Print each line from the start of the records below up through the line where "DIP_STEPS = 44" is found, exactly as given.

** START **

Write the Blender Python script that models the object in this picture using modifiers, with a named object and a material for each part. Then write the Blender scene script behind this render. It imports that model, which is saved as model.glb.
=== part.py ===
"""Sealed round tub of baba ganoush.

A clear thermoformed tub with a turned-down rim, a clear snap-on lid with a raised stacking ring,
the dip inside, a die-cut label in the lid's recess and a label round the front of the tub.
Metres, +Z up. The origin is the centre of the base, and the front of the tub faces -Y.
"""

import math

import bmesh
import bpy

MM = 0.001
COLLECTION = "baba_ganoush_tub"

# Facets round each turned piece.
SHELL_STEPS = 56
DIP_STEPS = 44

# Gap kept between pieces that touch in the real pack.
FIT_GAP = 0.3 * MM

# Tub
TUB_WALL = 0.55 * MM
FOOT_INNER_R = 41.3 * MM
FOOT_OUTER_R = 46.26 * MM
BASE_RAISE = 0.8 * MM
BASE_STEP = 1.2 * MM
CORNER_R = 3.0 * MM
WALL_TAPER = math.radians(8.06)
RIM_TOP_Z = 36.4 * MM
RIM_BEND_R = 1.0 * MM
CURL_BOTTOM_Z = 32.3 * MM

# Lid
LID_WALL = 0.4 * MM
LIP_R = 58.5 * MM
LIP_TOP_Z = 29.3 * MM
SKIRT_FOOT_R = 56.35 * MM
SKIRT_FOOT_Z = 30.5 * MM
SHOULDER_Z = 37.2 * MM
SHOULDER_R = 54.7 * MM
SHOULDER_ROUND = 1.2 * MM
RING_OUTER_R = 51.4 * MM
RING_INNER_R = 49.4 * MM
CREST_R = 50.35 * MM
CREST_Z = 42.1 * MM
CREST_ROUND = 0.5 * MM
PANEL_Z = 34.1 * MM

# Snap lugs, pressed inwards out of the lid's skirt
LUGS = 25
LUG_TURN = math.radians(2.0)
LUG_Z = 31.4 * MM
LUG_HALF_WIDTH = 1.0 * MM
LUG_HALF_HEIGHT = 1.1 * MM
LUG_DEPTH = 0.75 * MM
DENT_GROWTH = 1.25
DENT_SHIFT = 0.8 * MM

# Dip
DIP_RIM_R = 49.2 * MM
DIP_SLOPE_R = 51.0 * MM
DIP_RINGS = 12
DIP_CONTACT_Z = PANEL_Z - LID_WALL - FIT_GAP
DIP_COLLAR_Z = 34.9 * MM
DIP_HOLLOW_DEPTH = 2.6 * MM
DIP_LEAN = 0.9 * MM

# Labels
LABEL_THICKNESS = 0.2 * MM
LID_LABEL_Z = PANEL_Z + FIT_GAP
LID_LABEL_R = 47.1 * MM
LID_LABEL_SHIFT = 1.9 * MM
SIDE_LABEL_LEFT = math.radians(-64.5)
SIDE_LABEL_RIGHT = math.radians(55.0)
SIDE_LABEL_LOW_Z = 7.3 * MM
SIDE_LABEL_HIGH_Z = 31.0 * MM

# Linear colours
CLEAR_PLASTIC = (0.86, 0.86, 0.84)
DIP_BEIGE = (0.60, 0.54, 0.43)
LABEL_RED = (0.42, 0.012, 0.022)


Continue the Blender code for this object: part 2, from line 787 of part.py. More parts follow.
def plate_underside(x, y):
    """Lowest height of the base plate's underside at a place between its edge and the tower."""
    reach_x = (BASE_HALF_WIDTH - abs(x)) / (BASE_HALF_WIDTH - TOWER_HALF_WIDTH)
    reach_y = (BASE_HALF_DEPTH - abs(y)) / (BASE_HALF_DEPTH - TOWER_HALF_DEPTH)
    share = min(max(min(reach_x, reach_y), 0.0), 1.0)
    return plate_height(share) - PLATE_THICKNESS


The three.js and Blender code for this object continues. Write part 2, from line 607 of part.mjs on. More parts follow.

** END **

### TASK RESPONSE
Write the Blender Python script that models the object in this picture using modifiers, with a named object and a material for each part. Then write the Blender scene script behind this render. It imports that model, which is saved as model.glb.
=== part.py ===
"""Sealed round tub of baba ganoush.

A clear thermoformed tub with a turned-down rim, a clear snap-on lid with a raised stacking ring,
the dip inside, a die-cut label in the lid's recess and a label round the front of the tub.
Metres, +Z up. The origin is the centre of the base, and the front of the tub faces -Y.
"""

import math

import bmesh
import bpy

MM = 0.001
COLLECTION = "baba_ganoush_tub"

# Facets round each turned piece.
SHELL_STEPS = 56
DIP_STEPS = 44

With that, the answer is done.